> _Task directions_
Starting at the line that has "ground_edge = inset_outline(BINDING_FOLD" and stopping after the line that has "obj.matrix_world = world", reproduce the listing below exactly; omit everything else.

> _Data provided_

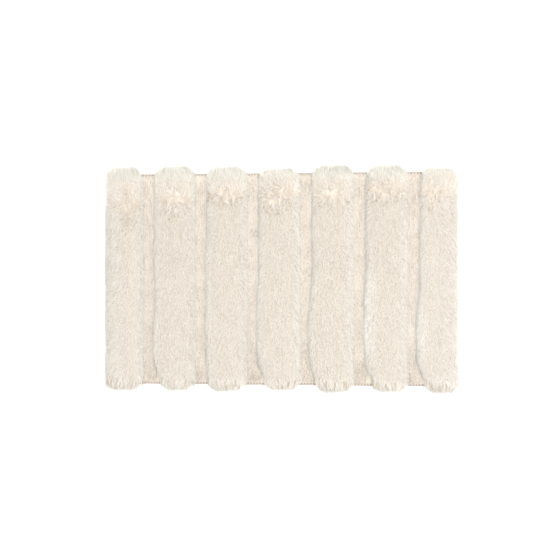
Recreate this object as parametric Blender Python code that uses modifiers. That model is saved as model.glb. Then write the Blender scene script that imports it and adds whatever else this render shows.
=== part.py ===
"""Ribbed plush bath mat: a rubbery backing, a ground fabric, seven tall pile ribs with six low-pile
channels between them, and a binding tape sewn round the edge.

X runs along the mat's long side, Y along the ribs and Z up. The origin is on the floor, at the
middle of the mat. Lengths are in metres."""

import math

import bmesh
import bpy

# The mat, from outer edge to outer edge of its binding
MAT_LENGTH = 0.864
MAT_WIDTH = 0.533
CORNER_RADIUS = 0.020

# Layers, from the floor up
BACKING_THICKNESS = 0.0012
GROUND_THICKNESS = 0.0010

# Pile ribs and the channels between them
RIB_COUNT = 7
CHANNEL_WIDTH = 0.029
OUTER_RIB_TRIM = 0.0105  # how much narrower the first and last rib are than the others
RIB_PILE_HEIGHT = 0.026
CHANNEL_PILE_HEIGHT = 0.007
SIDE_OVERHANG = 0.0085  # pile past the binding at the two short sides
END_OVERHANG = 0.016  # pile past the binding at both ends of each rib
RIB_ROUNDING = 0.022
CHANNEL_ROUNDING = 0.003

# Binding tape, folded round the edge of the ground fabric
BINDING_WIDTH = 0.006
BINDING_FOLD = 0.0012
SEAM_MARGIN = 0.0018  # from the tape's inner edge to the seam

# Needle thread above and bobbin thread below
THREAD_DIAMETER = 0.0005
THREAD_PROUD = 0.0003  # how far the needle thread stands out of its groove

GAP = 0.0003  # between neighbouring pieces
THREAD_LIFT = 0.0001  # the bobbin thread's height over the floor

ARC_STEPS = 8
ROUNDING_SEGMENTS = 5
CUTTER_MARGIN = 0.02

# Where the seam runs, measured from the mat's edge
SEAM_INSET = BINDING_WIDTH - SEAM_MARGIN

# Heights that follow from the layers
GROUND_Z = BACKING_THICKNESS + GAP
PILE_Z = GROUND_Z + GROUND_THICKNESS + GAP
BINDING_TOP_Z = PILE_Z + BACKING_THICKNESS
NEEDLE_THREAD_Z = BINDING_TOP_Z + THREAD_PROUD - THREAD_DIAMETER / 2
OVERHANG_Z = BINDING_TOP_Z + THREAD_PROUD + GAP

# Widths that follow from the mat's length
CHANNEL_COUNT = RIB_COUNT - 1
RIB_WIDTH = (
    MAT_LENGTH + 2 * (SIDE_OVERHANG + OUTER_RIB_TRIM) - CHANNEL_COUNT * CHANNEL_WIDTH
) / RIB_COUNT
RIB_PITCH = RIB_WIDTH + CHANNEL_WIDTH

CREAM = (0.83, 0.74, 0.63)
PALE_CREAM = (0.80, 0.71, 0.60)
TAPE_CREAM = (0.76, 0.66, 0.54)
CLOTH_BEIGE = (0.70, 0.62, 0.52)
RUBBER_OFF_WHITE = (0.72, 0.70, 0.66)


def clear_scene():
    for old in list(bpy.data.objects):
        bpy.data.objects.remove(old, do_unlink=True)


def new_collection(name):
    collection = bpy.data.collections.new(name)
    bpy.context.scene.collection.children.link(collection)
    return collection


def new_material(name, colour, roughness, sheen=0.0):
    material = bpy.data.materials.new(name)
    material.use_nodes = True
    shader = material.node_tree.nodes["Principled BSDF"]
    shader.inputs["Base Color"].default_value = (*colour, 1.0)
    shader.inputs["Roughness"].default_value = roughness
    shader.inputs["Metallic"].default_value = 0.0
    shader.inputs["Sheen Weight"].default_value = sheen
    return material


def rounded_rectangle(length, width, radius):
    """The corner points of a rounded rectangle about the origin, anticlockwise."""
    centres = (
        (length / 2 - radius, width / 2 - radius),
        (radius - length / 2, width / 2 - radius),
        (radius - length / 2, radius - width / 2),
        (length / 2 - radius, radius - width / 2),
    )
    points = []
    for quarter, (x, y) in enumerate(centres):
        for step in range(ARC_STEPS + 1):
            angle = math.pi / 2 * (quarter + step / ARC_STEPS)
            points.append((x + radius * math.cos(angle), y + radius * math.sin(angle)))
    return points


def inset_outline(inset):
    """The mat's outline, drawn this far inside its outer edge."""
    return rounded_rectangle(MAT_LENGTH - 2 * inset, MAT_WIDTH - 2 * inset, CORNER_RADIUS - inset)


def add_closed_spline(curve, points):
    spline = curve.splines.new("POLY")
    spline.points.add(len(points) - 1)
    for point, (x, y) in zip(spline.points, points):
        point.co = (x, y, 0.0, 1.0)
    spline.use_cyclic_u = True


def flat_curve(name, outlines, low, high):
    """A plate between two heights, from its outline and the outlines of its windows."""
    curve = bpy.data.curves.new(name, "CURVE")
    curve.dimensions = "2D"
    curve.fill_mode = "BOTH"
    curve.extrude = (high - low) / 2
    for outline in outlines:
        add_closed_spline(curve, outline)
    plate = bpy.data.objects.new(name, curve)
    plate.location.z = (low + high) / 2
    return plate


def ring_curve(name, outline, z):
    """A closed path round the mat, for a profile or a round section to follow."""
    curve = bpy.data.curves.new(name, "CURVE")
    curve.dimensions = "3D"
    curve.twist_mode = "Z_UP"
    add_closed_spline(curve, outline)
    ring = bpy.data.objects.new(name, curve)
    ring.location.z = z
    return ring


def as_mesh(source, collection):
    """A mesh object with a curve's welded surface, in place of the curve."""
    bpy.context.view_layer.update()
    graph = bpy.context.evaluated_depsgraph_get()
    mesh = bpy.data.meshes.new_from_object(source.evaluated_get(graph))
    surface = bmesh.new()
    surface.from_mesh(mesh)
    bmesh.ops.remove_doubles(surface, verts=surface.verts, dist=0.00001)
    bmesh.ops.recalc_face_normals(surface, faces=surface.faces)
    surface.to_mesh(mesh)
    surface.free()
    name = source.name
    matrix = source.matrix_world.copy()
    bpy.data.objects.remove(source, do_unlink=True)
    solid = bpy.data.objects.new(name, mesh)
    solid.matrix_world = matrix
    collection.objects.link(solid)
    return solid


def add_plate(name, outline, low, high, material, collection):
    plate = flat_curve(name, [outline], low, high)
    plate.data.materials.append(material)
    collection.objects.link(plate)
    return plate


def binding_profile():
    """The tape's folded section. X runs out from the mat, with 0 at its edge, and Y up from the floor."""
    ground_room = (GROUND_Z - GAP, PILE_Z)
    seam_reach = THREAD_DIAMETER / 2 + GAP
    seam = (-SEAM_INSET - seam_reach, -SEAM_INSET + seam_reach)
    bobbin_room = THREAD_LIFT + THREAD_DIAMETER + GAP
    needle_room = BINDING_TOP_Z + THREAD_PROUD - THREAD_DIAMETER - GAP
    return [
        (0.0, 0.0),
        (0.0, BINDING_TOP_Z),
        (seam[1], BINDING_TOP_Z),
        (seam[1], needle_room),
        (seam[0], needle_room),
        (seam[0], BINDING_TOP_Z),
        (-BINDING_WIDTH, BINDING_TOP_Z),
        (-BINDING_WIDTH, ground_room[1]),
        (-BINDING_FOLD, ground_room[1]),
        (-BINDING_FOLD, ground_room[0]),
        (-BINDING_WIDTH, ground_room[0]),
        (-BINDING_WIDTH, 0.0),
        (seam[0], 0.0),
        (seam[0], bobbin_room),
        (seam[1], bobbin_room),
        (seam[1], 0.0),
    ]


def add_binding(material, collection, helpers):
    section = bpy.data.curves.new("binding_section", "CURVE")
    section.dimensions = "2D"
    section.fill_mode = "NONE"
    add_closed_spline(section, binding_profile())
    guide = bpy.data.objects.new("binding_section", section)
    guide.hide_render = True
    helpers.objects.link(guide)
    ring = ring_curve("edge_binding", inset_outline(0.0), 0.0)
    ring.data.bevel_mode = "OBJECT"
    ring.data.bevel_object = guide
    collection.objects.link(ring)
    tape = as_mesh(ring, collection)
    tape.data.materials.append(material)
    return tape


def add_thread(name, z, material, collection):
    thread = ring_curve(name, inset_outline(SEAM_INSET), z)
    thread.data.bevel_depth = THREAD_DIAMETER / 2
    thread.data.bevel_resolution = 2
    thread.data.materials.append(material)
    collection.objects.link(thread)
    return thread


def add_edge_cutter(helpers):
    """What the pile keeps clear of at the mat's edge: the binding, its seam and the air outside."""
    reach = CUTTER_MARGIN + SIDE_OVERHANG + END_OVERHANG
    outside = rounded_rectangle(MAT_LENGTH + 2 * reach, MAT_WIDTH + 2 * reach, CORNER_RADIUS)
    window = inset_outline(BINDING_WIDTH + GAP)
    ring = flat_curve("edge_cutter", [outside, window], -CUTTER_MARGIN, OVERHANG_Z)
    helpers.objects.link(ring)
    cutter = as_mesh(ring, helpers)
    cutter.hide_render = True
    cutter.display_type = "WIRE"
    return cutter


def add_pile_block(name, x_range, half_width, height, rounding, material, collection):
    """A block of pile standing on the ground fabric, rounded everywhere but at its base."""
    length = x_range[1] - x_range[0]
    shape = bmesh.new()
    bmesh.ops.create_cube(shape, size=1.0)
    bmesh.ops.scale(shape, verts=shape.verts, vec=(length, 2 * half_width, height))
    weights = shape.edges.layers.float.new("bevel_weight_edge")
    for edge in shape.edges:
        at_base = all(vertex.co.z < 0 for vertex in edge.verts)
        edge[weights] = 0.0 if at_base else 1.0
    mesh = bpy.data.meshes.new(name)
    shape.to_mesh(mesh)
    shape.free()
    mesh.materials.append(material)
    mesh.shade_smooth()
    block = bpy.data.objects.new(name, mesh)
    block.location = ((x_range[0] + x_range[1]) / 2, 0.0, PILE_Z + height / 2)
    collection.objects.link(block)
    rounded = block.modifiers.new("rounding", "BEVEL")
    rounded.limit_method = "WEIGHT"
    rounded.width = min(rounding, 0.9 * height, 0.45 * length)
    rounded.segments = ROUNDING_SEGMENTS
    return block


def rib_range(index):
    """Where a rib starts and ends along X, clear of the channels beside it."""
    centre = (index - (RIB_COUNT - 1) / 2) * RIB_PITCH
    outer_edge = MAT_LENGTH / 2 + SIDE_OVERHANG
    low = max(centre - RIB_WIDTH / 2 + GAP / 2, -outer_edge)
    high = min(centre + RIB_WIDTH / 2 - GAP / 2, outer_edge)
    return low, high


def channel_range(index):
    centre = (index - (CHANNEL_COUNT - 1) / 2) * RIB_PITCH
    reach = CHANNEL_WIDTH / 2 - GAP / 2
    return centre - reach, centre + reach


def add_ribs(material, collection, cutter):
    half_width = MAT_WIDTH / 2 + END_OVERHANG
    for index in range(RIB_COUNT):
        name = f"pile_rib_{index + 1}"
        rib = add_pile_block(
            name, rib_range(index), half_width, RIB_PILE_HEIGHT, RIB_ROUNDING, material, collection
        )
        clearance = rib.modifiers.new("edge_clearance", "BOOLEAN")
        clearance.operation = "DIFFERENCE"
        clearance.object = cutter


def add_channels(material, collection):
    half_width = MAT_WIDTH / 2 - BINDING_WIDTH - GAP
    for index in range(CHANNEL_COUNT):
        add_pile_block(
            f"low_pile_channel_{index + 1}",
            channel_range(index),
            half_width,
            CHANNEL_PILE_HEIGHT,
            CHANNEL_ROUNDING,
            material,
            collection,
        )


def build():
    clear_scene()
    mat = new_collection("bath_mat")
    helpers = new_collection("cutters")
    rubber = new_material("anti_slip_rubber", RUBBER_OFF_WHITE, 0.7)
    cloth = new_material("ground_cloth", CLOTH_BEIGE, 0.9)
    tape = new_material("binding_tape", TAPE_CREAM, 0.85, 0.1)
    thread = new_material("sewing_thread", CREAM, 0.6)
    plush = new_material("plush_pile", CREAM, 0.9, 0.4)
    low_plush = new_material("low_pile", PALE_CREAM, 0.9, 0.3)
    backing_edge = inset_outline(BINDING_WIDTH + GAP)
    add_plate("anti_slip_backing", backing_edge, 0.0, BACKING_THICKNESS, rubber, mat)
    ground_edge = inset_outline(BINDING_FOLD + GAP)
    add_plate("ground_fabric", ground_edge, GROUND_Z, GROUND_Z + GROUND_THICKNESS, cloth, mat)
    add_binding(tape, mat, helpers)
    add_thread("needle_thread", NEEDLE_THREAD_Z, thread, mat)
    add_thread("bobbin_thread", THREAD_LIFT + THREAD_DIAMETER / 2, thread, mat)
    add_ribs(plush, mat, add_edge_cutter(helpers))
    add_channels(low_plush, mat)


build()
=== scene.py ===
# The looks of a ribbed plush bath mat: long combed pile on seven ribs, low pile between them, a ground
# cloth, an anti-slip backing and a stitched binding tape. Lengths are in metres.
import math

import bpy
import numpy as np
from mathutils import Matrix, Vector


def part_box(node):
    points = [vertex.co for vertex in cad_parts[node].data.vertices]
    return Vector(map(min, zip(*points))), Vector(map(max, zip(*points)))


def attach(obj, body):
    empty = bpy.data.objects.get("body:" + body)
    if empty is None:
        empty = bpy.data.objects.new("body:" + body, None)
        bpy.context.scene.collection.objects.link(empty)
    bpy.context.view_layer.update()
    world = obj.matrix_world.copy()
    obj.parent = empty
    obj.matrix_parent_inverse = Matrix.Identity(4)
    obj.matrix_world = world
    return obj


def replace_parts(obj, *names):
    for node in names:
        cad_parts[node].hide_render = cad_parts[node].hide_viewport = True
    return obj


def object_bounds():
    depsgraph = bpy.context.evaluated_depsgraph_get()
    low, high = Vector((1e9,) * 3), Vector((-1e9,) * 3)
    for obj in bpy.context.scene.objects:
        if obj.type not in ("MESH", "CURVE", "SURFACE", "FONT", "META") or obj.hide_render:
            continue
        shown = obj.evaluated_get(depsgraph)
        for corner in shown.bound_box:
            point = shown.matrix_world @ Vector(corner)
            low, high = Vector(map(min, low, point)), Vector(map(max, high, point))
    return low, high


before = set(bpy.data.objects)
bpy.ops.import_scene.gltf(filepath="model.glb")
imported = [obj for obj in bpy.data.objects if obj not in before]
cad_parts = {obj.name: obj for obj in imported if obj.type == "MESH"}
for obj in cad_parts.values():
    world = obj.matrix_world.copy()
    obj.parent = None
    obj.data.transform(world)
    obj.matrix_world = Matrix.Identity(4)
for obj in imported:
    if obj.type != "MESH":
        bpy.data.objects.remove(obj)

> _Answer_
    ground_edge = inset_outline(BINDING_FOLD + GAP)
    add_plate("ground_fabric", ground_edge, GROUND_Z, GROUND_Z + GROUND_THICKNESS, cloth, mat)
    add_binding(tape, mat, helpers)
    add_thread("needle_thread", NEEDLE_THREAD_Z, thread, mat)
    add_thread("bobbin_thread", THREAD_LIFT + THREAD_DIAMETER / 2, thread, mat)
    add_ribs(plush, mat, add_edge_cutter(helpers))
    add_channels(low_plush, mat)


build()
=== scene.py ===
# The looks of a ribbed plush bath mat: long combed pile on seven ribs, low pile between them, a ground
# cloth, an anti-slip backing and a stitched binding tape. Lengths are in metres.
import math

import bpy
import numpy as np
from mathutils import Matrix, Vector


def part_box(node):
    points = [vertex.co for vertex in cad_parts[node].data.vertices]
    return Vector(map(min, zip(*points))), Vector(map(max, zip(*points)))


def attach(obj, body):
    empty = bpy.data.objects.get("body:" + body)
    if empty is None:
        empty = bpy.data.objects.new("body:" + body, None)
        bpy.context.scene.collection.objects.link(empty)
    bpy.context.view_layer.update()
    world = obj.matrix_world.copy()
    obj.parent = empty
    obj.matrix_parent_inverse = Matrix.Identity(4)
    obj.matrix_world = world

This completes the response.